Gibney, E., Nolan, C. Epigenetics and gene expression. Heredity 105, 4–13 (2010). https://doi.org/10.1038/hdy.2010.54

Silent (“unexpressed”) RNA sequences stored in DNA can become activated only when very specific circumstances occur. This greatly weakens the assumptions made about the genome similarity between living organisms. It appears that these vast informational strings outside the genome, even outside the DNA molecule itself, serve as a vast library for variety used in part to ensure the survival of life during highly specific conditions. These discoveries leave very little room to argue why we should not expect to eventually discover that all DNA information will be eventually discovered to be fully functional.  

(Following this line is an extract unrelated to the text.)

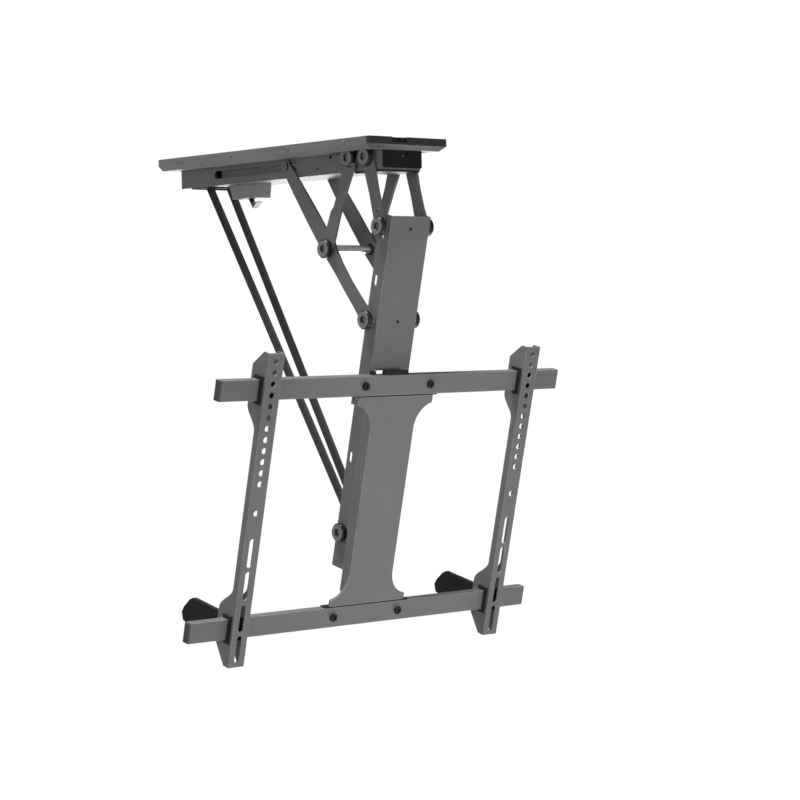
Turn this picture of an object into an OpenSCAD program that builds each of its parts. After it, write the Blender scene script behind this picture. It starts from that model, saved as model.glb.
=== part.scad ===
// Motorised flip-down ceiling mount for a television.
// Millimetres. Origin on the ceiling plane at the middle of the cover; +Z up, the screen faces -Y.
// The model stands in its open state: the column hangs down, 14 degrees from the vertical.

/* [Ceiling cover] */
// Length of the cover, front to rear
cover_l = 516; // [480:2:560]
// Width of the cover
cover_w = 150; // [144:1:180]
// Depth of the cover below the ceiling
cover_h = 18; // [18:0.5:19]
// Height of the cover's upright sides
cover_side_h = 11; // [8:0.5:13]
// Run of the cover's sloped lower edge
cover_slope = 8; // [4:0.5:10]
// Thickness of the cover's wall
cover_t = 2; // [1.5:0.1:2.5]
// Thickness of the plate that is bolted to the ceiling
ceiling_t = 3; // [2.5:0.1:3.5]
// Radius of the holes for the ceiling bolts
ceiling_hole_r = 4.5; // [3.5:0.1:5.5]
// Distance between the ceiling bolts across the mount
ceiling_bolt_w = 108; // [100:1:112]
// Distance between the ceiling bolts along the mount
ceiling_bolt_l = 420; // [380:2:440]

/* [Channel] */
// Width of the channel under the ceiling plate
channel_w = 74; // [74:0.1:74.4]
// Depth of the channel's underside below the ceiling
channel_h = 46; // [45:0.5:50]
// Room between the cover's front end and the channel's
channel_front_room = 16; // [12:1:20]
// Rear end of the channel
channel_rear = 249; // [240:1:252]
// Sheet thickness of the channel
channel_t = 2.5; // [2:0.1:2.7]
// Height of the slot that the slide pin runs in
slot_h = 12.5; // [12.4:0.1:13.5]
// Front end of that slot, from the origin towards the viewer
slot_front = 45; // [40:1:50]
// Rear end of that slot
slot_rear = 163; // [150:1:170]
// Depth of the slot's middle below the ceiling
slot_depth = 29.3; // [29.2:0.1:29.6]

/* [Linkage] */
// Thickness of the link plates
link_t = 4; // [3.6:0.1:4]
// Half width of a link at its big ends
link_end_r = 13; // [12:0.5:13.5]
// Radius of a pivot bolt's head
head_r = 14; // [12:0.5:14.5]
// Length of a pivot bolt's head
head_h = 8.5; // [6:0.5:9]
// Radius of a pivot bolt's shank
shank_r = 5; // [4.5:0.1:5.5]
// Radius of the thinner shank of the top links' bolt
slip_shank_r = 3.5; // [3:0.1:3.6]
// Radius of the slide pin
slide_pin_r = 3; // [2.5:0.1:3]
// Radius of the bright cross rod
rod_r = 6; // [5.6:0.1:7]

/* [Column] */
// Width of the column
column_w = 74.5; // [74.3:0.1:74.8]
// Length of the column's front web
column_web_l = 230; // [200:1:232]
// Length of the column's side walls
column_l = 535; // [500:1:540]
// Depth of the column, front to rear
column_d = 25.6; // [25:0.1:30]
// Sheet thickness of the column
column_t = 2.5; // [2:0.1:3]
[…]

“…over the last decade or so…we are only just starting to realize that there are an immense number of ways in which what we think of as non-coding (outside the genome) actually might just have a more subtle way of passing its information along. So it may not code in the classical protein-coding sense. But there is a ton of information crucial in many, many ways that is hidden in this part of the genome.

Shurjo K. Sen, Ph.D. Program Director, NIH Division of Genome Sciences; “Non-Coding DNA” July 2022-4

Sources

1- Birney, ENCODE Project Consortium,Bernstein, B. E., Birney, E., Dunham, I., Green, E. D., Gunter, C.,et al. (2012). An integrated encyclopedia of DNA elements in the human genome. Nature 489, 57–74. DOI: 10.1038/ nature11247.

2- Gibney, E., Nolan, C. Epigenetics and gene expression. Heredity 105, 4–13 (2010).